We made it back to the airport after the luncheon, and I managed to refrain from embarrassing her at that point.
She’s a good sport, though. It’s not the kind of embarrassment that makes her angry. Truth be told, she usually looks back on it and laughs. She has a good sense of humor. She often tells me I’m like the mom on Good Luck, Charlie, a former Disney Channel show on which the mom, Amy Duncan, is a little bit crazy (hmmm), kind of a mess (hmmm), and accidentally embarrasses her children…except when she intentionally embarrasses them as a creative form of punishment. In one episode, the teenage daughter, Teddy, tricks her mom into letting her go to a midnight movie with her friend, Ivy, who also tricks her mom. When the moms find out they’ve been had, they go to the theatre and get revenge by embarrassing their daughters in front of the crowd waiting to get in. They dress like crazy teenagers and talk on the bullhorn about their girls while calling themselves the “cool moms,” and they dance…yes, dance. I’m so glad my daughter has seen this episode, because it…could…happen.

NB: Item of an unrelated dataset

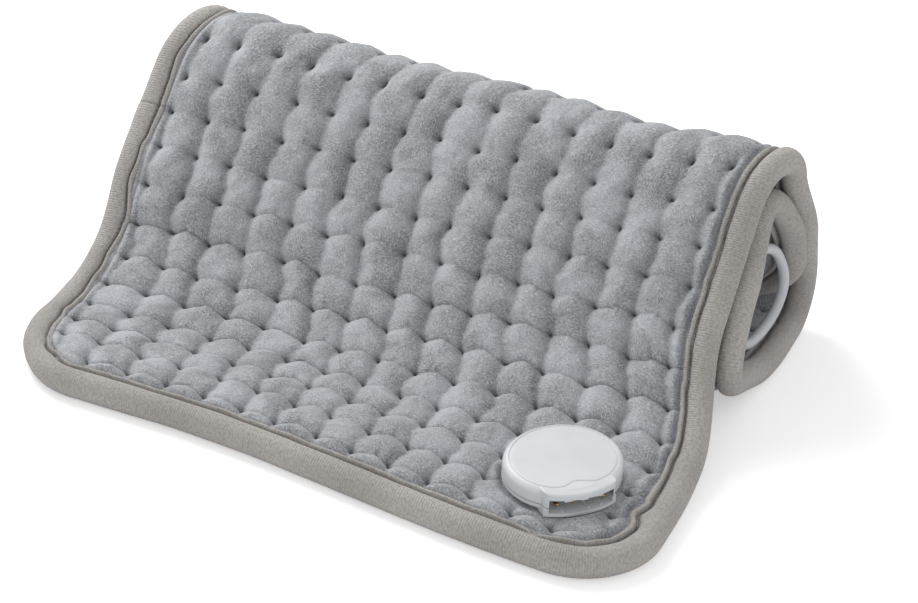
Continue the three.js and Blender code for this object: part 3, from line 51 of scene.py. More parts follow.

Honestly, though, embarrassing my daughter is not my goal. I do what I can, within reason, NOT to embarrass her. She knows as long as she behaves nicely and doesn’t betray my trust, I won’t TRY to embarrass her. I think moms are naturally embarrassing to teens, though. We just aren’t cool. And if we try to be cool, we’re even less cool and more embarrassing. I’m not cool, and I’m over 50, so I just act the way I act. But I remember 14. It’s a difficult age. I remember when my parents embarrassed me just by dropping me off somewhere. It’s a natural part of growing up. I’d be more concerned if she wanted to be with me all the time. This whole embarrassment thing is about becoming more independent…growing up.
On the other hand, sometimes it’s a good thing I embarrass her…like when we’re waiting for a table at a restaurant and I start talking to the parents of a couple of cute teenage boys, who in turn start talking to her.
THEN it’s good to have an embarrassing mother!